夫の扶養に入ることにより社会保険も変わる。国民年金は、会社員は『第2号被保険者』だが、専業主婦は『第3号被保険者』だ。但し、失業保険の受給期間中は『第1号被保険者』になることが手続きの過程で分かった。(※後に調べたところ失業保険の基本日額によるらしい)つまり退職後の約4か月間は「第3号被保険者」、その後、失業保険を受給する約4か月間は「第1号被保険者」、以降は再び「第3号被保険者」という形になるということだ。このため9か月の間に、三度も変更手続きを行う必要があった。健康保険についても、都度それまでの『健康保険の資格喪失証明書』等の必要書類を添えて、夫が勤める会社を含め変更手続きを行った。
この他にも、それまで加入していた企業型の確定搬出年金について、資格喪失 ・変更手続きを経て、個人型の確定搬出年金(iDeCo)へ切り替えたりもした。
ハローワークは、2019年秋から2020年春までの七か月間に合計11回行ったのだが、流れ作業のように一斉に初回の説明が行われる様子や、専用のパソコンで求人情報を閲覧できることも、灰色掛かったその雰囲気も、想像と大きな相違はなかったものの初めて目にすることができた社会の景色だ。そもそも求人と雇用を仲介するサービスとしては、民間運営のものと公的なものがあり、前者は例として転職サイト等を運営する会社によるもの、後者は厚生労働省が運営するハローワークであることにも、改めて納得した。ハローワークでは、各種セミナー・ミニ面接会・職業訓練等、様々な就職支援を行っている。これらは健康であれば、前向きに活用できそうだ。私が「求職活動」として求人情報を閲覧していた中で、とある神社の筆耕の仕事に興味を持ったのだが、自宅の最寄り駅からはかなり遠く、残念ながらとても通勤できる距離ではなかった。

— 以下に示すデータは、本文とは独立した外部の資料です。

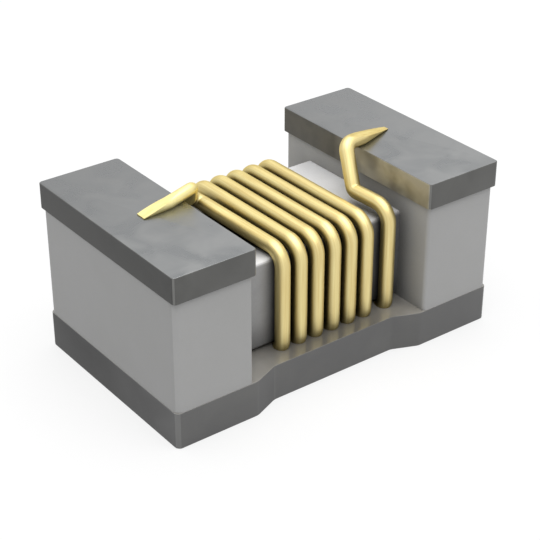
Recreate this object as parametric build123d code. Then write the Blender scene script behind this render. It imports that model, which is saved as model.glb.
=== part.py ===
from build123d import *
import os
from math import ceil, cos, radians, sin, sqrt, tan

# Chip radio-frequency inductor: a wire wound round the post of a ceramic drum core.
# It stands on its flat cover, with its two terminals up.
# Lengths are in millimetres. The origin is the middle of the solder face, the plane of the
# terminals' tops. +X runs along the part, +Y across it to the back and +Z out to the board.

# Cover plate, with its long sides drawn in along the middle
cover_length = 1.27
cover_width = 0.752
cover_thickness = 0.1285
cover_waist_depth = 0.0378
cover_waist_length = 0.484
cover_waist_slope = 0.091
cover_corner_radius = 0.013
cover_bottom_radius = 0.019

# Ceramic core: how far it stands in from the cover's edges, its two flanges and its post
core_end_inset = 0.005
core_side_inset = 0.002
flange_thickness = 0.2805
flange_height = 0.3835
flange_corner_radius = 0.025
post_width = 0.498
post_height = 0.3155
post_lift = 0.0075
post_corner_radius = 0.012

# Terminals: metal caps on the flanges, standing out a little past their sides
terminal_thickness = 0.089
terminal_end_overhang = 0.0065
terminal_inner_overhang = 0.0095
terminal_side_overhang = 0.01
terminal_corner_radius = 0.013
terminal_edge_radius = 0.004

# Wire and its turns: as many close turns as the window holds, then one more set apart.
# The wire bends wider than the post's corners do, so it passes close to them and stands off
# the post's flat sides.
wire_diameter = 0.05
turn_bend_radius = 0.056
corner_clearance = 0.0006
turn_pitch = 0.0674
first_turn_offset = 0.185
last_turn_gap = 0.0927
last_turn_margin = 0.06
last_turn_lift = 0.0165

# Wire ends: each rises from a kink on the post's top, bends over the terminal's inner edge
# and is pressed to a wedge. Distances along X are from the terminal's inner edge.
kink_radius = 0.03
lead_bend_radius = 0.034
lead_lift = 0.002
lead_seat = 0.005
left_kink_y = 0.216
left_bend_inset = 0.048
left_bend_y = 0.021
left_root_reach = 0.06
left_root_y = -0.003
left_tip_reach = 0.165
left_tip_y = -0.0125
left_tip_thickness = 0.003
right_kink_y = -0.099
right_bend_inset = 0.0495
right_bend_y = -0.02
right_root_reach = 0.0293
right_root_y = -0.008
right_tip_reach = 0.172
right_tip_y = 0.031
right_tip_thickness = 0.0015
wedge_angle = 12.0

# Largest turn, in degrees, at one mitre of a bend in sight and of one inside the cover
open_mitre_turn = 30.0
buried_mitre_turn = 45.0

# Heights and places that follow from the sizes above
flange_top = -terminal_thickness
cover_top = flange_top - flange_height
cover_bottom = cover_top - cover_thickness
post_bottom = cover_top + post_lift
post_top = post_bottom + post_height
core_length = cover_length - 2 * core_end_inset
core_width = cover_width - 2 * core_side_inset
window_half = core_length / 2 - flange_thickness
terminal_inner_x = window_half - terminal_inner_overhang
wire_radius = wire_diameter / 2
bend_slack = turn_bend_radius - wire_radius - post_corner_radius
side_clearance = bend_slack - (bend_slack - corner_clearance) * sqrt(0.5)
run_y = post_width / 2 + side_clearance + wire_radius
run_top = post_top + side_clearance + wire_radius
run_bottom = post_bottom - side_clearance - wire_radius
turn_room = 2 * window_half - first_turn_offset - last_turn_gap - last_turn_margin
close_turns = int(turn_room / turn_pitch) + 1
first_turn_x = first_turn_offset - window_half
last_close_x = first_turn_x + (close_turns - 1) * turn_pitch
last_turn_x = last_close_x + last_turn_gap
lead_z = wire_radius - lead_seat


def upright_edges(solid):
    return solid.edges().filter_by(Axis.Z)


def cover_outline():
    """Half of the cover's outline is drawn and mirrored: full width, a slope, then the waist."""
    half_length = cover_length / 2
    half_width = cover_width / 2
    waist = cover_waist_length / 2
    shoulder = waist + cover_waist_slope
    waist_y = half_width - cover_waist_depth
    right_side = [
        (0, waist_y),
        (waist, waist_y),
        (shoulder, half_width),
        (half_length, half_width),
        (half_length, -half_width),
        (shoulder, -half_width),
        (waist, -waist_y),
        (0, -waist_y),
    ]
    half = make_face(Polyline(*right_side, close=True))
    return half + mirror(half, Plane.YZ)


def make_cover(winding):
    """The flat plate, cast round the lower runs of the winding."""
    plate = Pos(0, 0, cover_bottom) * extrude(cover_outline(), cover_thickness)
    ends = upright_edges(plate).group_by(SortBy.DISTANCE)[-1]
    plate = fillet(ends, cover_corner_radius)
    plate = fillet(plate.faces().sort_by(Axis.Z)[0].edges(), cover_bottom_radius)
    return plate - winding


def make_flange(side):
    centre = Pos(side * (window_half + flange_thickness / 2), 0, cover_top)
    block = extrude(Rectangle(flange_thickness, core_width), flange_height)
    return centre * fillet(upright_edges(block), flange_corner_radius)


def make_post():
    """A bar between the flanges, rounded along its four edges where the wire bends."""
    section = Plane.YZ * Pos(0, (post_bottom + post_top) / 2) * RectangleRounded(
        post_width, post_height, post_corner_radius
    )
    return extrude(section, window_half + flange_thickness / 2, both=True)


def make_core():
    return make_flange(-1) + make_post() + make_flange(1)


def make_terminal(side):
    """A cap on top of one flange, its top edges softened."""
    length = flange_thickness + terminal_end_overhang + terminal_inner_overhang
    width = core_width + 2 * terminal_side_overhang
    block = extrude(Rectangle(length, width), terminal_thickness)
    block = fillet(upright_edges(block), terminal_corner_radius)
    block = fillet(block.faces().sort_by(Axis.Z)[-1].edges(), terminal_edge_radius)
    return Pos(side * (terminal_inner_x + length / 2), 0, flange_top) * block


def turn_route():
    """Corners of the turns: each goes down the front, back under the post and up the back."""
    corners = []
    for turn in range(close_turns):
        x = first_turn_x + turn * turn_pitch
        corners.append((x, -run_y, run_top))
        corners.append((x, -run_y, run_bottom))
        if turn < close_turns - 1:
            corners.append((x + turn_pitch, run_y, run_bottom))
            corners.append((x + turn_pitch, run_y, run_top))
    return corners


def winding_route():
    """Corners and bend radii of the wire's centreline, from the left end to the right end."""
    left_end_x = -terminal_inner_x - left_tip_reach - wire_diameter
    left_root_x = -terminal_inner_x - left_root_reach
    right_root_x = terminal_inner_x + right_root_reach
    right_end_x = terminal_inner_x + right_tip_reach + wire_diameter
    left_slope = (left_tip_y - left_root_y) / (left_tip_reach - left_root_reach)
    right_slope = (right_tip_y - right_root_y) / (right_tip_reach - right_root_reach)
    hairpin_radius = last_turn_gap / 2
    hairpin_y = -run_y + turn_bend_radius + 2 * hairpin_radius
    last_top = run_top + last_turn_lift
    bend_z = lead_z + lead_lift

    route = [
        ((left_end_x, left_root_y + left_slope * (left_root_x - left_end_x), lead_z), 0),
        ((left_root_x, left_root_y, lead_z), lead_bend_radius),
        ((left_bend_inset - terminal_inner_x, left_bend_y, bend_z), kink_radius),
        ((first_turn_x, left_kink_y, run_top), kink_radius),
    ]
    route += [(corner, turn_bend_radius) for corner in turn_route()]
    route += [
        ((last_close_x, hairpin_y, run_bottom), hairpin_radius),
        ((last_turn_x, hairpin_y, run_bottom), hairpin_radius),
        ((last_turn_x, -run_y, run_bottom), turn_bend_radius),
        ((last_turn_x, -run_y, last_top), turn_bend_radius),
        ((last_turn_x, right_kink_y, last_top), kink_radius),
        ((terminal_inner_x - right_bend_inset, right_bend_y, bend_z), lead_bend_radius),
        ((right_root_x, right_root_y, lead_z), lead_bend_radius),
        ((right_end_x, right_root_y + right_slope * (right_end_x - right_root_x), lead_z), 0),
    ]
    return route


def bend(before, corner, after, radius):
    """Points that lead the wire round one corner, its turn shared evenly by a few mitres."""
    arriving = (corner - before).normalized()
    leaving = (after - corner).normalized()
    turn = radians(arriving.get_angle(leaving))
    largest = radians(buried_mitre_turn if corner.Z < cover_top else open_mitre_turn)
    mitres = ceil(turn / largest - 1e-6)
    inward = (leaving - arriving * cos(turn)).normalized()
    centre = corner - arriving * radius * tan(turn / 2) + inward * radius
    reach = radius / cos(turn / mitres / 2)
    points = []
    for mitre in range(mitres):
        angle = turn * (mitre + 0.5) / mitres
        points.append(centre + (arriving * sin(angle) - inward * cos(angle)) * reach)
    return points


def wedge_cut(side, tip_reach, tip_thickness):
    """What the press takes off one wire end: above a slope that falls to the tip, and past it."""
    rise = 2 * wire_diameter
    run = rise / tan(radians(wedge_angle))
    tip_x = terminal_inner_x + tip_reach
    profile = [
        (tip_x - run, tip_thickness + rise),
        (tip_x, tip_thickness),
        (tip_x, -wire_diameter),
        (tip_x + 3 * wire_diameter, -wire_diameter),
        (tip_x + 3 * wire_diameter, tip_thickness + rise),
    ]
    face = Plane.XZ * make_face(Polyline(*profile, close=True))
    block = extrude(face, 4 * wire_diameter, both=True)
    if side < 0:
        return mirror(block, Plane.YZ)
    return block


def make_winding(terminals):
    """One wire: the left end, the close turns, a hairpin in the cover, the last turn, the right end."""
    route = winding_route()
    corners = [Vector(*corner) for corner, radius in route]
    points = [corners[0]]
    for index in range(1, len(route) - 1):
        points += bend(corners[index - 1], corners[index], corners[index + 1], route[index][1])
    points.append(corners[-1])
    centreline = Polyline(*points)
    start = Plane(centreline @ 0, z_dir=centreline % 0)
    wire = sweep(start * Circle(wire_radius), path=centreline, transition=Transition.RIGHT)
    wire -= wedge_cut(-1, left_tip_reach, left_tip_thickness)
    wire -= wedge_cut(1, right_tip_reach, right_tip_thickness)
    for terminal in terminals:
        wire -= terminal
    return wire


def main():
    left_terminal = make_terminal(-1)
    right_terminal = make_terminal(1)
    winding = make_winding([left_terminal, right_terminal])
    nodes = {
        "ceramic_core": make_core(),
        "terminal_left": left_terminal,
        "terminal_right": right_terminal,
        "winding": winding,
        "cover_plate": make_cover(winding),
    }
    os.makedirs("parts", exist_ok=True)
    for name, solid in nodes.items():
        export_step(solid, f"parts/{name}.step")


main()
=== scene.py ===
import bmesh
import bpy
from math import ceil, cos, pi, radians, sin, sqrt, tan
from mathutils import Matrix, Vector


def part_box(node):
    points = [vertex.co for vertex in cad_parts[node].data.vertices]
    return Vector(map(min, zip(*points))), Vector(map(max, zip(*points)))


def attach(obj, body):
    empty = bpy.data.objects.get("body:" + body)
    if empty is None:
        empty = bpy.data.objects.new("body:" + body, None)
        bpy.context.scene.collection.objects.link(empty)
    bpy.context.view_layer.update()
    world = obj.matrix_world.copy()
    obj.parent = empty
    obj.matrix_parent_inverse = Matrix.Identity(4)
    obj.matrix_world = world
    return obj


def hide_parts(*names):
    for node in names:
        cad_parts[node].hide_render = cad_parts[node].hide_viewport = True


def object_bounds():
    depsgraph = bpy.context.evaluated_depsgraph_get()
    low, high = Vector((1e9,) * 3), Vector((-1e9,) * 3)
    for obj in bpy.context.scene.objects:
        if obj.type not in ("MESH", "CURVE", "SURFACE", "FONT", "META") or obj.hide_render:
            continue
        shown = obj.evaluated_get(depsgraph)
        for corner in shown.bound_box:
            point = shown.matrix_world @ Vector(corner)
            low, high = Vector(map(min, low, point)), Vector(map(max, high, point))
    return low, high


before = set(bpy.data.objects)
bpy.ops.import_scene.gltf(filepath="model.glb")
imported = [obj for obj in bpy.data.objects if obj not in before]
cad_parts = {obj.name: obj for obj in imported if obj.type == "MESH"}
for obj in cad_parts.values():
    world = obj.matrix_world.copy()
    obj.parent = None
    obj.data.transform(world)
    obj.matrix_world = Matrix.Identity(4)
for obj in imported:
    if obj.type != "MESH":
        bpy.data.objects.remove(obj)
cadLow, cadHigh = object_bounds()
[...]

そんなぼんやりとした日々の中、プラットフォームに向かう下りのエスカレーターに乗っていると、停車している電車(車両)が眼下に見えた。こんな角度からまじまじと電車を見ることはなかったので、不思議な感覚になる。結構砂ぼこりを被っていて、空調のファンが見えたりした。そんな何でもないような場面が「新しい情報」として脳に記録される。それまで寄り道する余裕もなかった私が、ふと百貨店の屋上に行ってみたこともまた、新しいことだった。何があるのか見てみたくなり、エスカレーターで最上階まで登ってみた。そして未知の場所に出てみると、そこは紛れもなく屋外だった。空があり、周辺の景色も見える。地面はコンクリートで、閉まっていたがガーデニング系のお店やちょっとした建物があったりするので、地上っぽい感じもする。フットサルコートや自動販売機もあった。「こんな風になっていたのか」と思っていると、今まで遠くから見ていた大きな立方体の百貨店の屋上看板が、なんとすぐ近くにある。そんな唐突な距離感と見え方もまた、脳に不思議な感覚をもたらした。面白かったのは、芝生の場所でスーツ姿の男性が一人、靴を脱いで仰向けになって寝ていたことである。平日の15時過ぎだったので、移動中の休憩だろうか。とても疲れているのであろうことに深く共感するとともに、思わず少し笑ってしまった。
そんな平日の日中は、週末の混雑とは別世界で、外出先はどこも静かである。家にいても、聞こえてくる外の音や空気感は週末とは明らかに違って、不思議な穏やかさがある。夜のまどろみの中で、これまでリンクすることのなかった時空間に立ち、そこから見える景色を望む。それから私は、ほとんど透明人間になったかのように、不思議な気持ちで世界を眺めることが多くなった。